## BEGIN PROVIDED DATA

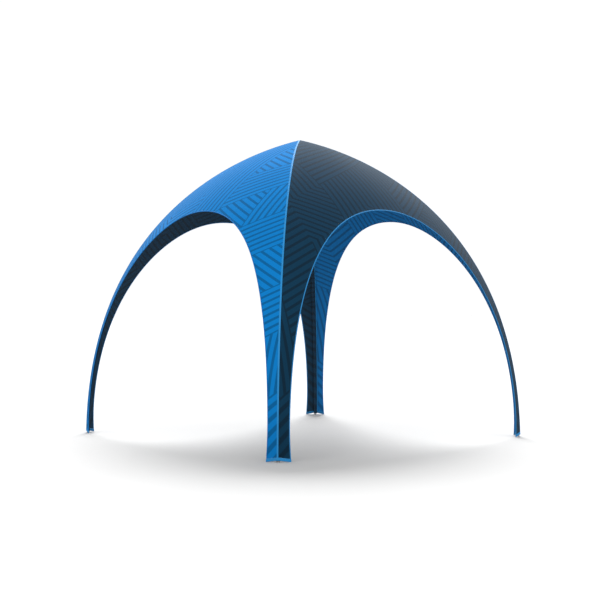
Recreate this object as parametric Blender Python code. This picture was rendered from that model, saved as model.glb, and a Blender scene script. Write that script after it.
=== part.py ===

## END PROVIDED DATA
## BEGIN PROVIDED DATA

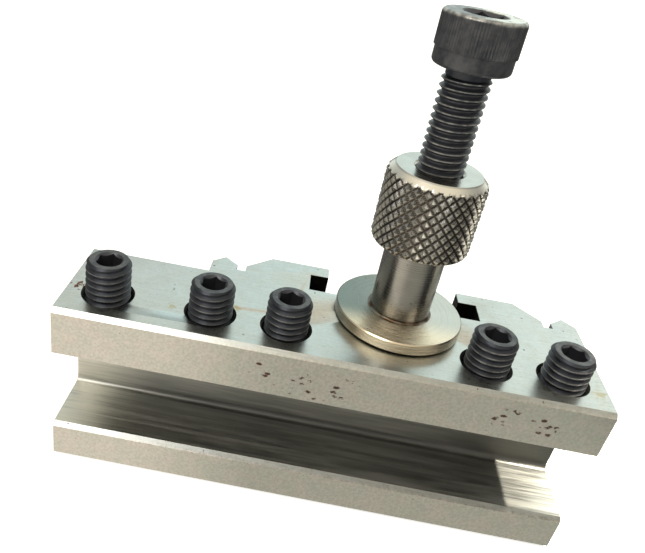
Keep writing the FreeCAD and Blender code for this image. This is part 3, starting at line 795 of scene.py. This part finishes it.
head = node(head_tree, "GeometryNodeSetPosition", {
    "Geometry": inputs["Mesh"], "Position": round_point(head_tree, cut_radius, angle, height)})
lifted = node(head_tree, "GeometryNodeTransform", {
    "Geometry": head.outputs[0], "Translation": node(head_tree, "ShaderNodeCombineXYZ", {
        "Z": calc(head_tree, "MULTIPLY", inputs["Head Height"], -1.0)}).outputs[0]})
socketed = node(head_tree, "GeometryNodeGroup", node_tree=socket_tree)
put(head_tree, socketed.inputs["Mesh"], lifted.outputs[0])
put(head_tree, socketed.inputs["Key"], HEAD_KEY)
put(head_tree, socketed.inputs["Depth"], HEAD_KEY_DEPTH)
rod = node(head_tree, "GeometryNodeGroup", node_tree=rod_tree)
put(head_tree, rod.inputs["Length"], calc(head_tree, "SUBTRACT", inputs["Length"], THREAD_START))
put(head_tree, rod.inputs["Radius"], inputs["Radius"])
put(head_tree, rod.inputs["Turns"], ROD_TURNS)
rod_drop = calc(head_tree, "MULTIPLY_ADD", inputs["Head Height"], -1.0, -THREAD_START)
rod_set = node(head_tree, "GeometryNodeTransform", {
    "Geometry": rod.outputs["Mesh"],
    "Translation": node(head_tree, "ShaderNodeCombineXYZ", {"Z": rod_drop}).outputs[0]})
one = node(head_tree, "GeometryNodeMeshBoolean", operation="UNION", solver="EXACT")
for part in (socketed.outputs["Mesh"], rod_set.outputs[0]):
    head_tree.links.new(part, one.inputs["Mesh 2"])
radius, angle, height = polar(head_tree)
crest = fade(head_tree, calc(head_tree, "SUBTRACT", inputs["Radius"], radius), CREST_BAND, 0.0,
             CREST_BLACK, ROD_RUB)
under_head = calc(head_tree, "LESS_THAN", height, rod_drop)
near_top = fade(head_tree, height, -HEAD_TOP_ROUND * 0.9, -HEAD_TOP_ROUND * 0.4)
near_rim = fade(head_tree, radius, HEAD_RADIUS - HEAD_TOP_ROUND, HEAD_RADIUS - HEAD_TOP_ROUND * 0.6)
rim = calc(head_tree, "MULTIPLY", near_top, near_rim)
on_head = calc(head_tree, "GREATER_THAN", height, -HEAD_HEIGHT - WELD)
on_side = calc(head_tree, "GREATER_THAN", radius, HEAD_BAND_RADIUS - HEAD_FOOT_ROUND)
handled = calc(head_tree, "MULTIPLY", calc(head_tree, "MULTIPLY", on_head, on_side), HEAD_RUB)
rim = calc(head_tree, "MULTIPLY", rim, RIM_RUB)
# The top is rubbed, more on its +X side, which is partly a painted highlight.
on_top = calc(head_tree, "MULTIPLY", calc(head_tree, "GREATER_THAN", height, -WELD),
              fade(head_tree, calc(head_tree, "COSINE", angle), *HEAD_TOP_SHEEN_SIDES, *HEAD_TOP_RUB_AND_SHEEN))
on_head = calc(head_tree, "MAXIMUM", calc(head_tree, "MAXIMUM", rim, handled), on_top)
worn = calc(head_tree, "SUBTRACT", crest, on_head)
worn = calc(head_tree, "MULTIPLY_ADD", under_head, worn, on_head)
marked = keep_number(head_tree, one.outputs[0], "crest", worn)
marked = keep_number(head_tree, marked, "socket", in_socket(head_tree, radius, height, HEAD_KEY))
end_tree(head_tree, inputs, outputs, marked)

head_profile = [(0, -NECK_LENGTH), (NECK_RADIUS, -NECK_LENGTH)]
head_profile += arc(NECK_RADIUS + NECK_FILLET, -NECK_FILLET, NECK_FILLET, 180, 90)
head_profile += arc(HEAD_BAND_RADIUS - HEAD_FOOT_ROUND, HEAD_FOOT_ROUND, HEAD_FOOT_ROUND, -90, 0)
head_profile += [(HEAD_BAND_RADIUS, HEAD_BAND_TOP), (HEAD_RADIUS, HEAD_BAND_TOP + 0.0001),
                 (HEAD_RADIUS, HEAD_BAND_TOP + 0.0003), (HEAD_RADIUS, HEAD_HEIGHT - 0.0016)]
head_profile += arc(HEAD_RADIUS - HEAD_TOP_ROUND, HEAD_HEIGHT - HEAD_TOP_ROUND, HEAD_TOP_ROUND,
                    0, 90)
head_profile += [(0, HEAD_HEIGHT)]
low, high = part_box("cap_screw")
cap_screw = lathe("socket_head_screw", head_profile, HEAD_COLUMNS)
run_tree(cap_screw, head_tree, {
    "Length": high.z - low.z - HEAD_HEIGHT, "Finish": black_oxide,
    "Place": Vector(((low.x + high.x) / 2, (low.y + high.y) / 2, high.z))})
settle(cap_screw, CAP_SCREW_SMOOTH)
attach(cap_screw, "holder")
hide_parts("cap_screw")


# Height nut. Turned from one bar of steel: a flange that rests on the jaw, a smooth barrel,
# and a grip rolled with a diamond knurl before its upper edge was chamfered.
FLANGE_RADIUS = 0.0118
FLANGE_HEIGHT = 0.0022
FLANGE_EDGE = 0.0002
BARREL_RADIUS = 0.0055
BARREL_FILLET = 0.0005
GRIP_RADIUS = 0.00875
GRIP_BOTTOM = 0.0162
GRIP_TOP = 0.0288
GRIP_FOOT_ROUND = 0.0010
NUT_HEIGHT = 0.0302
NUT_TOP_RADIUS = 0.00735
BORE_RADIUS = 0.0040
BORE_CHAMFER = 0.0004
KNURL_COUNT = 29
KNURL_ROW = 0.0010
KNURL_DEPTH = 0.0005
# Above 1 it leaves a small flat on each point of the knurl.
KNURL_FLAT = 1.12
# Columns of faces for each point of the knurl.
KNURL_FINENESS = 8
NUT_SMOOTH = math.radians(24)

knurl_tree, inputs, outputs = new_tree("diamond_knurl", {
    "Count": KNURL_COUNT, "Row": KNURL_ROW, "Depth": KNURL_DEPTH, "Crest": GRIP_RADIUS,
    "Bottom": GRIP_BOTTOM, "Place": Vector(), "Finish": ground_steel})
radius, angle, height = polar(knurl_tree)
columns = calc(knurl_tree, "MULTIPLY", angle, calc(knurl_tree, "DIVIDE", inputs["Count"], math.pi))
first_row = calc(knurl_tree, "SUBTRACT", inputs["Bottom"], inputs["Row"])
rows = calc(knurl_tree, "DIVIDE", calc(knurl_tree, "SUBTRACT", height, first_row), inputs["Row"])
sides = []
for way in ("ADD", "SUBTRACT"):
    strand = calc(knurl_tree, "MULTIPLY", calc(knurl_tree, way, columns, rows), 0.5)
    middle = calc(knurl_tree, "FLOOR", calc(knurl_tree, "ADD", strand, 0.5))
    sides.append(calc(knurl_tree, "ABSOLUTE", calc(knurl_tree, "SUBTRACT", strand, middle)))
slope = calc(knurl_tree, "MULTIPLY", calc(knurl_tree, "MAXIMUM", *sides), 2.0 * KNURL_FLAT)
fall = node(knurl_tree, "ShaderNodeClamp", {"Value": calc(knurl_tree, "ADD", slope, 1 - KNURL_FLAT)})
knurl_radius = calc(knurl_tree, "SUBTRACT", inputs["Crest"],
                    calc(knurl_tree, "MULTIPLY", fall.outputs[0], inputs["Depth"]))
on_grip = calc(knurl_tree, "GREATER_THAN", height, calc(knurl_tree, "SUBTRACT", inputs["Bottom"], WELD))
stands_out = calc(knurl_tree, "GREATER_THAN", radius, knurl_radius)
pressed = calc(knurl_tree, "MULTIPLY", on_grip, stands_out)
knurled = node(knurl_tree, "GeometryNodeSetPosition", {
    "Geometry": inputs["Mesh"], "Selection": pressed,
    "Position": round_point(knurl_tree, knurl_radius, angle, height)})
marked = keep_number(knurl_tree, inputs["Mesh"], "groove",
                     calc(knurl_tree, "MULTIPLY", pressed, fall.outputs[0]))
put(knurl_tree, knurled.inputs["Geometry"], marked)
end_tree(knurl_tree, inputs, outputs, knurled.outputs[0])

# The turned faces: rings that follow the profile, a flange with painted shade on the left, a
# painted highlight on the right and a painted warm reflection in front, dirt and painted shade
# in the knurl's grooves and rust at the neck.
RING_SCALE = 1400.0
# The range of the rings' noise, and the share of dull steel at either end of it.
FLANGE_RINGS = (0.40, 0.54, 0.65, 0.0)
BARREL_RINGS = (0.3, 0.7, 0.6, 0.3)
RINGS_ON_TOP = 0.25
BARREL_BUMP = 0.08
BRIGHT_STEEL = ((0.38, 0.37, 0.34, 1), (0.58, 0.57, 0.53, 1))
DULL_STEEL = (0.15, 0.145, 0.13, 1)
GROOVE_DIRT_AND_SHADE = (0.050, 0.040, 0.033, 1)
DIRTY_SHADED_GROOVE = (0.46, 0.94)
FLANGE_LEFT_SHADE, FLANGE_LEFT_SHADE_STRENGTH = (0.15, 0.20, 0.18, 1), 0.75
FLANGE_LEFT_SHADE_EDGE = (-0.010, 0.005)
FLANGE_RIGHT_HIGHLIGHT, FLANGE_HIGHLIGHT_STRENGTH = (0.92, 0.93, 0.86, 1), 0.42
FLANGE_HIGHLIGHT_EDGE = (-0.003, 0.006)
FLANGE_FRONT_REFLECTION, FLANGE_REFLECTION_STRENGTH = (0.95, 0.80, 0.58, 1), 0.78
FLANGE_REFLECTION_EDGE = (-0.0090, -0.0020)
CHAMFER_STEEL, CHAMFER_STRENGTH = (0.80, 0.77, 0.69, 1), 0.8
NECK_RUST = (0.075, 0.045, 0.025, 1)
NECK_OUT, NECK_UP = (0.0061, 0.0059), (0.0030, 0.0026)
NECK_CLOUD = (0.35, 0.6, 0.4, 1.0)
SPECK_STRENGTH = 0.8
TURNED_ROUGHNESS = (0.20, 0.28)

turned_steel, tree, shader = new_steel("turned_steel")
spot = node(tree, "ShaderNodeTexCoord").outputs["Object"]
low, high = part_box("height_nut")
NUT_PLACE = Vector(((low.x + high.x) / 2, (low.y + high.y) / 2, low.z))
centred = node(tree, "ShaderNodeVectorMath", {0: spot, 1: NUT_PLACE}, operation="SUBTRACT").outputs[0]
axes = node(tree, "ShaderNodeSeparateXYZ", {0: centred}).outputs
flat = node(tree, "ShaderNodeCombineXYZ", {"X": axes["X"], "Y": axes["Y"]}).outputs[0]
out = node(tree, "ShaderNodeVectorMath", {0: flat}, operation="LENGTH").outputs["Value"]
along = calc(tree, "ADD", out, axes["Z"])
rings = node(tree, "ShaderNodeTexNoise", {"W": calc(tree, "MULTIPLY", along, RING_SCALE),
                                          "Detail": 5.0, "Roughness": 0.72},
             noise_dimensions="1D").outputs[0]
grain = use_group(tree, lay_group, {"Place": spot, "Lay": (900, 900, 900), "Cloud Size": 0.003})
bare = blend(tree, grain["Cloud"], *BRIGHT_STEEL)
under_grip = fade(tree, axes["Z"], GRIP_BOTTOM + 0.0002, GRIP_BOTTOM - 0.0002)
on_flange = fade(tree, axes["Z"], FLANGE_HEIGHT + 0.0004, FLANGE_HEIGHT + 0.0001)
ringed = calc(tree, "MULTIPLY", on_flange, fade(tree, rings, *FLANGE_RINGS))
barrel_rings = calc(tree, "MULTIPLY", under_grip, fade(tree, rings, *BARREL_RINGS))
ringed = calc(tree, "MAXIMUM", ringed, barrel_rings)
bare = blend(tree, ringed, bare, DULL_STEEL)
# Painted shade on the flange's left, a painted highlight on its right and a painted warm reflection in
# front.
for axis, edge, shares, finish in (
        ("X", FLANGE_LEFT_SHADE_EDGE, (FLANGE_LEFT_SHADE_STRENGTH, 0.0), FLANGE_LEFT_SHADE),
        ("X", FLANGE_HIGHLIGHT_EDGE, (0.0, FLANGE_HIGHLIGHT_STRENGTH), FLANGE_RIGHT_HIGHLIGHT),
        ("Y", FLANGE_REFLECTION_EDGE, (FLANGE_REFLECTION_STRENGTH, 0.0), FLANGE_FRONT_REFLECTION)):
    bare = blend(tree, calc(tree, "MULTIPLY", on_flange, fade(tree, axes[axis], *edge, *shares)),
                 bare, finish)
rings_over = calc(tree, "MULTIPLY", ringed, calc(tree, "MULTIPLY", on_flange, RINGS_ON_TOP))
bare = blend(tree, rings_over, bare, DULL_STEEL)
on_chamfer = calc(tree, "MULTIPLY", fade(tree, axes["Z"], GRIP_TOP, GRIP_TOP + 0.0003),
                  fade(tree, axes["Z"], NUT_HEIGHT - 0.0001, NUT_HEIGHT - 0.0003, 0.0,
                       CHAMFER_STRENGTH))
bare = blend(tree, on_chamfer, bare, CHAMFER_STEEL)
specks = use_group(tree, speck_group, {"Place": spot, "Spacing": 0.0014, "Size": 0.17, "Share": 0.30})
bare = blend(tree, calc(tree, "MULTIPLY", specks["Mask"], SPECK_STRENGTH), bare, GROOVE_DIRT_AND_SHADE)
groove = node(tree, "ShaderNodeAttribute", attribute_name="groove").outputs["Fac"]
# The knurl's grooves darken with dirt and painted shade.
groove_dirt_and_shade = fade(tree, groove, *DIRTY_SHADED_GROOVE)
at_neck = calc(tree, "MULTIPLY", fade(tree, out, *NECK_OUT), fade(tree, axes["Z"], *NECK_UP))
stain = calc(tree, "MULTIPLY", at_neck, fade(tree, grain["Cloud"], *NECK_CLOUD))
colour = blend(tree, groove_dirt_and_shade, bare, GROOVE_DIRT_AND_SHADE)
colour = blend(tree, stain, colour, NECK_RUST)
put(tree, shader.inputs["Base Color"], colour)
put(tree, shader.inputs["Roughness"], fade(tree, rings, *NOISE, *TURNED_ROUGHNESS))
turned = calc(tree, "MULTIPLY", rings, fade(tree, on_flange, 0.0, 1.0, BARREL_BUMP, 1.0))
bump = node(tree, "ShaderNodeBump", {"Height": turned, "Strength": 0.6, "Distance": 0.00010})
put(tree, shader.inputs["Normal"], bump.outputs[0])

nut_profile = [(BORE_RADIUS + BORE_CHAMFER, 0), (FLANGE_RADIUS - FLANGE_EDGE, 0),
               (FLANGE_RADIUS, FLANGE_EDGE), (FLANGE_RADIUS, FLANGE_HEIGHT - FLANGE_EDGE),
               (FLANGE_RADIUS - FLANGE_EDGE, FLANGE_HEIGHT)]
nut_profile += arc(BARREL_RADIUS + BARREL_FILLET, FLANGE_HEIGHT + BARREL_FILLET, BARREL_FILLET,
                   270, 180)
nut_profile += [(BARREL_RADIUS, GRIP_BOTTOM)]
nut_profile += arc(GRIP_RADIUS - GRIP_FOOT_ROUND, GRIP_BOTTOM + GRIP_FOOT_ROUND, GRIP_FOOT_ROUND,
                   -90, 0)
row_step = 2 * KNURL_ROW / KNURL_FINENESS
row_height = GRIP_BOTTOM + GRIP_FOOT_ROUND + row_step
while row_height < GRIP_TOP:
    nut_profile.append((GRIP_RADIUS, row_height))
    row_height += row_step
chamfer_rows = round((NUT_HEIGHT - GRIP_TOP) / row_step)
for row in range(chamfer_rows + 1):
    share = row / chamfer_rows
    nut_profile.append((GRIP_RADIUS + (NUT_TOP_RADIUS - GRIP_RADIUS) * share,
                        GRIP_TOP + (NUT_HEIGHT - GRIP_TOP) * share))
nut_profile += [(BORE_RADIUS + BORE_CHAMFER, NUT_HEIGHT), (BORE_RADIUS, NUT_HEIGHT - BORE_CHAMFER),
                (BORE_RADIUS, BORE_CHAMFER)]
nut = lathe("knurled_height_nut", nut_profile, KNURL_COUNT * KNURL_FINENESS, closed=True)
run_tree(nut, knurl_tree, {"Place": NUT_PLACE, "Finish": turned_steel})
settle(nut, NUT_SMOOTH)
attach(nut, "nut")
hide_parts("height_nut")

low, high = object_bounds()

## END PROVIDED DATA

Copy every line that includes the string "This" from the material above.

Recreate this object as parametric Blender Python code. This picture was rendered from that model, saved as model.glb, and a Blender scene script. Write that script after it.
Keep writing the FreeCAD and Blender code for this image. This is part 3, starting at line 795 of scene.py. This part finishes it.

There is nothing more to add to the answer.